- GIVEN DATA -

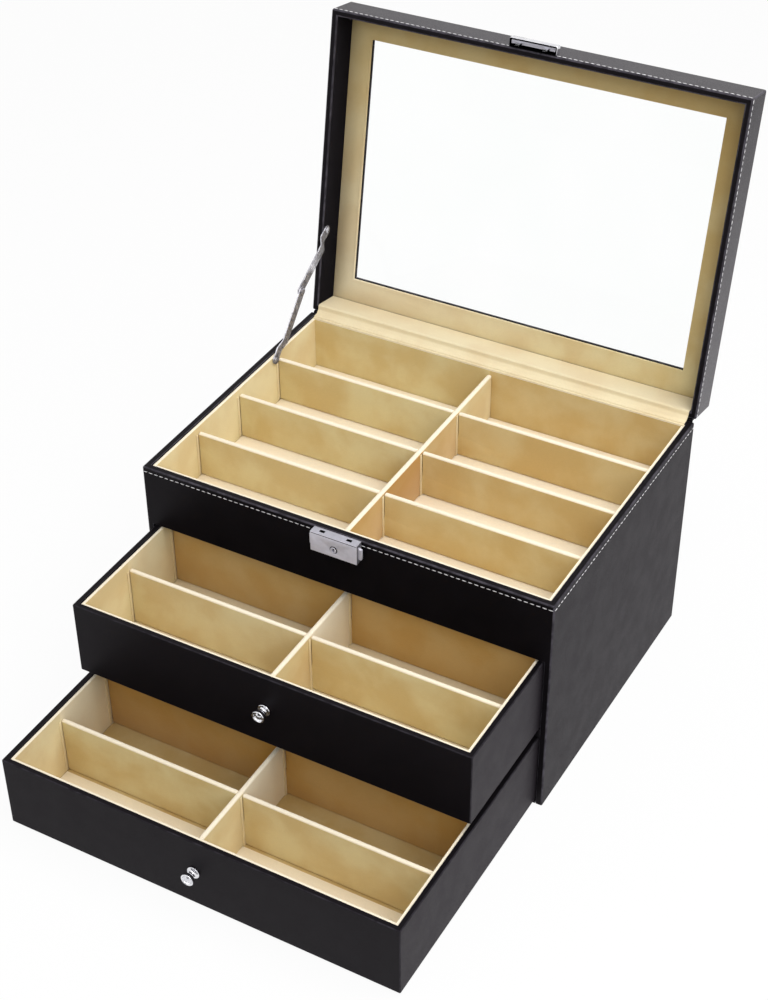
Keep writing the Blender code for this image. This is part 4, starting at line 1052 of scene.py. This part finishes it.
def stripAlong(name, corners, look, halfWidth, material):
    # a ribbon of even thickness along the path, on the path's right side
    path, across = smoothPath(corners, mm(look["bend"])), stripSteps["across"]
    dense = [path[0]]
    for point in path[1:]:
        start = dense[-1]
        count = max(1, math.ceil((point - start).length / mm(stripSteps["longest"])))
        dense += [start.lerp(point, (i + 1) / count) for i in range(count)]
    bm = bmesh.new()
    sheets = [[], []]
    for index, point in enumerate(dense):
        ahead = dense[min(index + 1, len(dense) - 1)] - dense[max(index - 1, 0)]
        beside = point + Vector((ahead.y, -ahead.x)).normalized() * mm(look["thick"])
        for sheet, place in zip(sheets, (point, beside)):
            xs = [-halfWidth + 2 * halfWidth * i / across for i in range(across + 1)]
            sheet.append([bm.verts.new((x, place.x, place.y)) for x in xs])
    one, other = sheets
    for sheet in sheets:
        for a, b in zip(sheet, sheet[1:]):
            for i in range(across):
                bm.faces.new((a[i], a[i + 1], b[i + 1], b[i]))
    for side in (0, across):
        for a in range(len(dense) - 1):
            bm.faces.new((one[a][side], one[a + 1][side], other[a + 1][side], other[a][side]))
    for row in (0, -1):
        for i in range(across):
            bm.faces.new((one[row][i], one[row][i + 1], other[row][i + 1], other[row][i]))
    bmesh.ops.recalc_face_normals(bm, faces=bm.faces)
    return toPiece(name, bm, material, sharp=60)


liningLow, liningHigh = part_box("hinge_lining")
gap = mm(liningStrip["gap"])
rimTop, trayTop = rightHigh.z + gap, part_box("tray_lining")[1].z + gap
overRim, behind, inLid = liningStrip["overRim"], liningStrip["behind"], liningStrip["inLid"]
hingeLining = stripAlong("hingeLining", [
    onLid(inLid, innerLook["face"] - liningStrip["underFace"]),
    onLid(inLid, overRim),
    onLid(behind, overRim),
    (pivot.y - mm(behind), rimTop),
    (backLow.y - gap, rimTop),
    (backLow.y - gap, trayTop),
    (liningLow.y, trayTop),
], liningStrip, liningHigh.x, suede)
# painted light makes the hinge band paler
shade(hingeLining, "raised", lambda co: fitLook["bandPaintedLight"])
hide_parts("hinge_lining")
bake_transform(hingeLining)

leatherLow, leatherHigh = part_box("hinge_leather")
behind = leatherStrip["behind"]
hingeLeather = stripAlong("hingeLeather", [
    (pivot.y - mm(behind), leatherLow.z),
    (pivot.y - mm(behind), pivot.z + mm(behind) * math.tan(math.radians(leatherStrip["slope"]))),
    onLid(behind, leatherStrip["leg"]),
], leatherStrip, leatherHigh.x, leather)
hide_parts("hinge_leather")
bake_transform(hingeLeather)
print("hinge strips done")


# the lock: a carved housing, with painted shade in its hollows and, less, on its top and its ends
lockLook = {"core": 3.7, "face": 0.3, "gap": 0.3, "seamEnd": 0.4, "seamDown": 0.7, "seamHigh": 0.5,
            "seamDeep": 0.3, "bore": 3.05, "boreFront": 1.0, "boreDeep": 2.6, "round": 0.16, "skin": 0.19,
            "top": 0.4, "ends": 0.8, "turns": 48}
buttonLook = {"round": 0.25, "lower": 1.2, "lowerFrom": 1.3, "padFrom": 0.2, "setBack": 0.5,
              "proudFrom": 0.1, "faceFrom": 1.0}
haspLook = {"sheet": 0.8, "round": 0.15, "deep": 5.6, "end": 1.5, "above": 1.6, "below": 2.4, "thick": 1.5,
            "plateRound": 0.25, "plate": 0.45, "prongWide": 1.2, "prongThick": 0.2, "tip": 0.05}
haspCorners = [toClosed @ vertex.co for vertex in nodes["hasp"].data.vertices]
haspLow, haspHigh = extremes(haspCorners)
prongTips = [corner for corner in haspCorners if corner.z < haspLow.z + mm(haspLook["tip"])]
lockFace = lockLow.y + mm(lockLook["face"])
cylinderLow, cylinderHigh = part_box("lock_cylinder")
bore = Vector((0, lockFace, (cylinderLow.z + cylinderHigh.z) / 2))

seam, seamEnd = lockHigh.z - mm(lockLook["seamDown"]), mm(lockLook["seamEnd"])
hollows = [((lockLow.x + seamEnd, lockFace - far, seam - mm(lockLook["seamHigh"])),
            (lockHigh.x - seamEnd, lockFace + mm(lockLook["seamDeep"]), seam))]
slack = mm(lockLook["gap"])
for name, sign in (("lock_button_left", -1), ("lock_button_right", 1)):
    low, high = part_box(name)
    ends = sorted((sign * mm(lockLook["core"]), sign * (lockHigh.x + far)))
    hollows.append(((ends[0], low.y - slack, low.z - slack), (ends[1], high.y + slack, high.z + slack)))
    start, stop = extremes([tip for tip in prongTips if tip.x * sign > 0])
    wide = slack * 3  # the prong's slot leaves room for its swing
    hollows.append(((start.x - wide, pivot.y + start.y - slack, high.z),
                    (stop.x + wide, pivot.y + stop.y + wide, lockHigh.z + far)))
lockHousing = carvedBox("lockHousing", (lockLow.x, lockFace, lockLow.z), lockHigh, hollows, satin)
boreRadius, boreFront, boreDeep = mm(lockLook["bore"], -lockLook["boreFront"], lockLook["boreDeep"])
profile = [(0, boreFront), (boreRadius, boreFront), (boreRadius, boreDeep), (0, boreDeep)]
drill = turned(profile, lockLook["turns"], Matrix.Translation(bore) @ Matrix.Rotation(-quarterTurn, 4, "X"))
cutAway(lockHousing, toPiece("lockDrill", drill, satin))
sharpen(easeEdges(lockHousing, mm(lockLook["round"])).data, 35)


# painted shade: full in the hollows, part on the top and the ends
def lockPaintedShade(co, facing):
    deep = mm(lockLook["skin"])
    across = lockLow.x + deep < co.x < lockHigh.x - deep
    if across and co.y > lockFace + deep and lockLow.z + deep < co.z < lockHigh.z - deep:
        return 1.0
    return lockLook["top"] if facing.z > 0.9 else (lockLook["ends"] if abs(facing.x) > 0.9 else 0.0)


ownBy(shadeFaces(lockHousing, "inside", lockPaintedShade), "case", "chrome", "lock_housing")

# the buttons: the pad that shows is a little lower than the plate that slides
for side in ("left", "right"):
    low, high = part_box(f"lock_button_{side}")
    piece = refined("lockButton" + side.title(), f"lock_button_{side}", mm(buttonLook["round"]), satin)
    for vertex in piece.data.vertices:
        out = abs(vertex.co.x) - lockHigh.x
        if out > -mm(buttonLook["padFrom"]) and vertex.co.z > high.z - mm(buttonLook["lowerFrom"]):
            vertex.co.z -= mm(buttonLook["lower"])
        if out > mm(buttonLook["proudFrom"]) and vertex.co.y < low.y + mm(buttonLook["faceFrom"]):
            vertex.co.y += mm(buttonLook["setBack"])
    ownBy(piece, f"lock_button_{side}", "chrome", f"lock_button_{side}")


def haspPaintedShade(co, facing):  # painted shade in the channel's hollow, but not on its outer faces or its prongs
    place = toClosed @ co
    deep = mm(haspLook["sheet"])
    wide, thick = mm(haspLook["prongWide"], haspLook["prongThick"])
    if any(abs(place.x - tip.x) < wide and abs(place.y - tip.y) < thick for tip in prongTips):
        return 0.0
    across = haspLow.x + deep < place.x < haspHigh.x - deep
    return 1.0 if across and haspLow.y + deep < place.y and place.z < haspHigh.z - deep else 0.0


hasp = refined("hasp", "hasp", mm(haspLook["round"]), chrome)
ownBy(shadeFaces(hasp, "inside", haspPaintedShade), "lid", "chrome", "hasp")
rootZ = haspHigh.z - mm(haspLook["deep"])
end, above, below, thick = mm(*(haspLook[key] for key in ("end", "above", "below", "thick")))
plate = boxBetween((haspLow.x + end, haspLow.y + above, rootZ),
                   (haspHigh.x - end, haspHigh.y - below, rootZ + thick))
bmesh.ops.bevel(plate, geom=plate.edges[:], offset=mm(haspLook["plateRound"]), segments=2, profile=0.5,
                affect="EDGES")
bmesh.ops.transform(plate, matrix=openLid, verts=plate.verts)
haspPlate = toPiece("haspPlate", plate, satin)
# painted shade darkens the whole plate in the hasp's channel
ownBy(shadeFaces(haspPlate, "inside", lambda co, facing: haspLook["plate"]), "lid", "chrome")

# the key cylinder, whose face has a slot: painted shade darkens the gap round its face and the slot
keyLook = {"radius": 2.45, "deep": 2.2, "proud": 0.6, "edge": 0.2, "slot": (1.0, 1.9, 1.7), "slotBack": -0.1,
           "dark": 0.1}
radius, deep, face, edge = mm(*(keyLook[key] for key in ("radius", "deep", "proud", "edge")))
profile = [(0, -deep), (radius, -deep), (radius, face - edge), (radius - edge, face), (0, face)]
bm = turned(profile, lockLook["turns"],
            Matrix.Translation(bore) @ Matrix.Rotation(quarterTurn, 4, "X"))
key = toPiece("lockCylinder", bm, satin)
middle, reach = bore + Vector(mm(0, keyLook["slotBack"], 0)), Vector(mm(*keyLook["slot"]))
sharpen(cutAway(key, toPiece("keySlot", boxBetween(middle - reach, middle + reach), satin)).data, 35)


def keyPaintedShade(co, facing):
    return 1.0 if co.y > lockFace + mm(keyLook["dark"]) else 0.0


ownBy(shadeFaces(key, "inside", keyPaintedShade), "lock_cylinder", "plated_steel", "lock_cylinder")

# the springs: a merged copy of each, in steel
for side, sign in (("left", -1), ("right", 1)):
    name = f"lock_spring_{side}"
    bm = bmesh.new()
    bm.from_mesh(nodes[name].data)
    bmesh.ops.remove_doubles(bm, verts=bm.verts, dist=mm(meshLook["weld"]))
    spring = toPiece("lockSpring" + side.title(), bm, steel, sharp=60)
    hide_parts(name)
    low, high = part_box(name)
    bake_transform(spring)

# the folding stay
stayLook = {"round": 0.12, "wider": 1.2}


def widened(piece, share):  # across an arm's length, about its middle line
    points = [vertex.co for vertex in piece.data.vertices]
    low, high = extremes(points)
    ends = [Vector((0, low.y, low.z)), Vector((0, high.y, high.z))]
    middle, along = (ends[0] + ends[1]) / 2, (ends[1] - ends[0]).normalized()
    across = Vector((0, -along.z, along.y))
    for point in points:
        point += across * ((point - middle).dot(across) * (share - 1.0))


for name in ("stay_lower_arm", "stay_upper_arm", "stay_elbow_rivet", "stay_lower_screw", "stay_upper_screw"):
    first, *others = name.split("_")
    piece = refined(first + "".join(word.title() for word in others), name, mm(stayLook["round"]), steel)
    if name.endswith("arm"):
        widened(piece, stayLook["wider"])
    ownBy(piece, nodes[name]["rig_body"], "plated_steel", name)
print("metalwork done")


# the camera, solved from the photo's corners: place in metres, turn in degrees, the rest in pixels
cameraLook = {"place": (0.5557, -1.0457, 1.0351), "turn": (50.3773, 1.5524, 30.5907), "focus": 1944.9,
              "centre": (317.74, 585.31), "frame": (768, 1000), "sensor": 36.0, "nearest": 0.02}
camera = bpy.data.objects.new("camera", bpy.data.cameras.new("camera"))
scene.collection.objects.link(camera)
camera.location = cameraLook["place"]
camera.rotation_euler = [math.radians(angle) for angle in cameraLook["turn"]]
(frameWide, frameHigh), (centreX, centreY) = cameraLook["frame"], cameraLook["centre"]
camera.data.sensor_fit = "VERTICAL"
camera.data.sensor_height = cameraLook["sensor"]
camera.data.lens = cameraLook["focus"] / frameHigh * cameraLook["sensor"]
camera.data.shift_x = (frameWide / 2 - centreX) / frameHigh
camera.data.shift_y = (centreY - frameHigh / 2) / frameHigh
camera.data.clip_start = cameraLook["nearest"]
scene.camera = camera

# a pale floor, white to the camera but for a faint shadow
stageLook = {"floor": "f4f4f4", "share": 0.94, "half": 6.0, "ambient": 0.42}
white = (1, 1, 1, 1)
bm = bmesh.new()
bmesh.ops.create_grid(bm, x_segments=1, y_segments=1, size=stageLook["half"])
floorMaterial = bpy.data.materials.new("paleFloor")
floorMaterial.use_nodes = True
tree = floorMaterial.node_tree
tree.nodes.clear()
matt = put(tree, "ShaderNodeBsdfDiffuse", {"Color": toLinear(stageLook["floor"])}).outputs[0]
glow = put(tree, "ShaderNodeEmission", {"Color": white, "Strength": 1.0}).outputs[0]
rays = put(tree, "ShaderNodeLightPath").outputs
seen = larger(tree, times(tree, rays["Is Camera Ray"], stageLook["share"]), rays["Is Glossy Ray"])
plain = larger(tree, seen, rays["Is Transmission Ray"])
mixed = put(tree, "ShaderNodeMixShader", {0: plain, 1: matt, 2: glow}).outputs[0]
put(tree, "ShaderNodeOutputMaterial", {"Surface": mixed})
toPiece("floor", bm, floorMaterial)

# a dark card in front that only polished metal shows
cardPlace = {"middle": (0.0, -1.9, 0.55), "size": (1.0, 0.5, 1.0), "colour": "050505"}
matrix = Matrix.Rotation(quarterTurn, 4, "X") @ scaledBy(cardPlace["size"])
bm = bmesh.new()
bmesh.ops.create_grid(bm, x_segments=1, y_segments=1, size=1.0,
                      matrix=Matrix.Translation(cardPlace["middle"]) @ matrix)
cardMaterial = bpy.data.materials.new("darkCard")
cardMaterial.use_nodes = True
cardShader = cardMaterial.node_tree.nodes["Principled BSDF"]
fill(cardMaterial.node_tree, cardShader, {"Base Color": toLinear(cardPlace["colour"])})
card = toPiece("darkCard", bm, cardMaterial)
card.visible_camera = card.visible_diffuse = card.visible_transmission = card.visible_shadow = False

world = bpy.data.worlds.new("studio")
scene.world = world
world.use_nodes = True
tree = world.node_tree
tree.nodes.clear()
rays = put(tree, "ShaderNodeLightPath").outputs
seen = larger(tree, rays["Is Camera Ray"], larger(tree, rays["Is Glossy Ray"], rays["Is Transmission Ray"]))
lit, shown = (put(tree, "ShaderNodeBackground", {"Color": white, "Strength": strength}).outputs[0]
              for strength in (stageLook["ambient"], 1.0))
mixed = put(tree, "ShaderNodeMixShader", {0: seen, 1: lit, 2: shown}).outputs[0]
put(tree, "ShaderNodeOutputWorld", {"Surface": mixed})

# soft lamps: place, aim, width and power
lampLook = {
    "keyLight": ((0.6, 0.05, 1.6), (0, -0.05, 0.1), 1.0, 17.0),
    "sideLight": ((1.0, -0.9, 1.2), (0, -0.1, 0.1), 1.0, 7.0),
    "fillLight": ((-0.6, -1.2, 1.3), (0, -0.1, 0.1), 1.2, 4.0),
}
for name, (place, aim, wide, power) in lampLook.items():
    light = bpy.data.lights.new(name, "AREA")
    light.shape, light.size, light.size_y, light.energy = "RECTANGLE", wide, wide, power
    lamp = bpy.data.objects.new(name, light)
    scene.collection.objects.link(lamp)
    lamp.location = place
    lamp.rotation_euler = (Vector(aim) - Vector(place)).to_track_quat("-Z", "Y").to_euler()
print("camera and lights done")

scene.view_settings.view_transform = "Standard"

* * *

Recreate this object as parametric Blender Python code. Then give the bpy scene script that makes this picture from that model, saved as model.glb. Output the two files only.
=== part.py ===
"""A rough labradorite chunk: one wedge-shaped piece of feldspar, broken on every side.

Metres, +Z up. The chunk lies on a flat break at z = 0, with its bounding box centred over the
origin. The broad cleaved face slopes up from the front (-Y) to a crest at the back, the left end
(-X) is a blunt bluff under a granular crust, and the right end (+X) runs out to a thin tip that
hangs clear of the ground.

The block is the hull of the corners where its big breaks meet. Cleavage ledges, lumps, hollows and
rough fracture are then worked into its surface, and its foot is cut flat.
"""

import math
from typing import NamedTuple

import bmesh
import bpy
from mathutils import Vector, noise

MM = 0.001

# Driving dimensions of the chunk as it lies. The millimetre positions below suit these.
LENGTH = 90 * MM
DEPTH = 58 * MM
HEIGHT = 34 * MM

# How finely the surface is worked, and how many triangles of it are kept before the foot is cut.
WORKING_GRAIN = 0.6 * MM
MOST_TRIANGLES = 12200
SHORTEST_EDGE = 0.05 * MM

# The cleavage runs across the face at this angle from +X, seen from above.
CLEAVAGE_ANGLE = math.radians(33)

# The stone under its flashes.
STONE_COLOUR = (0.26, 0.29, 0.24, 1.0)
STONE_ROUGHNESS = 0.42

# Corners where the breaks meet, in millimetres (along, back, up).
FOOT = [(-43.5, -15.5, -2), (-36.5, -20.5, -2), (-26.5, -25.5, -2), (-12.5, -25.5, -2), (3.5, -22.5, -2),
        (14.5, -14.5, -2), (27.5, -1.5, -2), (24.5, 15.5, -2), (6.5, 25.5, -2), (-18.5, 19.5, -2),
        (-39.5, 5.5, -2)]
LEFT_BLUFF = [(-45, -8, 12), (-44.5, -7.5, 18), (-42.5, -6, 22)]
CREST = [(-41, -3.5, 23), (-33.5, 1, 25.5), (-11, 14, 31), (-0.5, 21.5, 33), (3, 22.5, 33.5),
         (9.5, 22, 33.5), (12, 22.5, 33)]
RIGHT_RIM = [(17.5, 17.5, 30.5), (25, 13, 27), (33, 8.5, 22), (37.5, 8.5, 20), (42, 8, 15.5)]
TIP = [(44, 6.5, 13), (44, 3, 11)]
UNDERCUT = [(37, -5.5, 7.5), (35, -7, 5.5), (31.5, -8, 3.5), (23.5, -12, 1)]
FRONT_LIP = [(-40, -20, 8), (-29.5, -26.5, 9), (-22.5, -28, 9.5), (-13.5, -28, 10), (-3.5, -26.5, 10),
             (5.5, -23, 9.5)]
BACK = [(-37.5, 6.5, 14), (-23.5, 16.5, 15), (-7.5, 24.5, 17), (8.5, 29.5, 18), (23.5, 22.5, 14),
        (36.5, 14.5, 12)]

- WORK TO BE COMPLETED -
With the first line being the one containing "Keep writing the" and the last line the one containing "return toPiece(name, bm, material, sharp=60)", transcribe exactly the lines above that fall in that range.

- PROBLEM SOLUTION -
Keep writing the Blender code for this image. This is part 4, starting at line 1052 of scene.py. This part finishes it.
def stripAlong(name, corners, look, halfWidth, material):
    # a ribbon of even thickness along the path, on the path's right side
    path, across = smoothPath(corners, mm(look["bend"])), stripSteps["across"]
    dense = [path[0]]
    for point in path[1:]:
        start = dense[-1]
        count = max(1, math.ceil((point - start).length / mm(stripSteps["longest"])))
        dense += [start.lerp(point, (i + 1) / count) for i in range(count)]
    bm = bmesh.new()
    sheets = [[], []]
    for index, point in enumerate(dense):
        ahead = dense[min(index + 1, len(dense) - 1)] - dense[max(index - 1, 0)]
        beside = point + Vector((ahead.y, -ahead.x)).normalized() * mm(look["thick"])
        for sheet, place in zip(sheets, (point, beside)):
            xs = [-halfWidth + 2 * halfWidth * i / across for i in range(across + 1)]
            sheet.append([bm.verts.new((x, place.x, place.y)) for x in xs])
    one, other = sheets
    for sheet in sheets:
        for a, b in zip(sheet, sheet[1:]):
            for i in range(across):
                bm.faces.new((a[i], a[i + 1], b[i + 1], b[i]))
    for side in (0, across):
        for a in range(len(dense) - 1):
            bm.faces.new((one[a][side], one[a + 1][side], other[a + 1][side], other[a][side]))
    for row in (0, -1):
        for i in range(across):
            bm.faces.new((one[row][i], one[row][i + 1], other[row][i + 1], other[row][i]))
    bmesh.ops.recalc_face_normals(bm, faces=bm.faces)
    return toPiece(name, bm, material, sharp=60)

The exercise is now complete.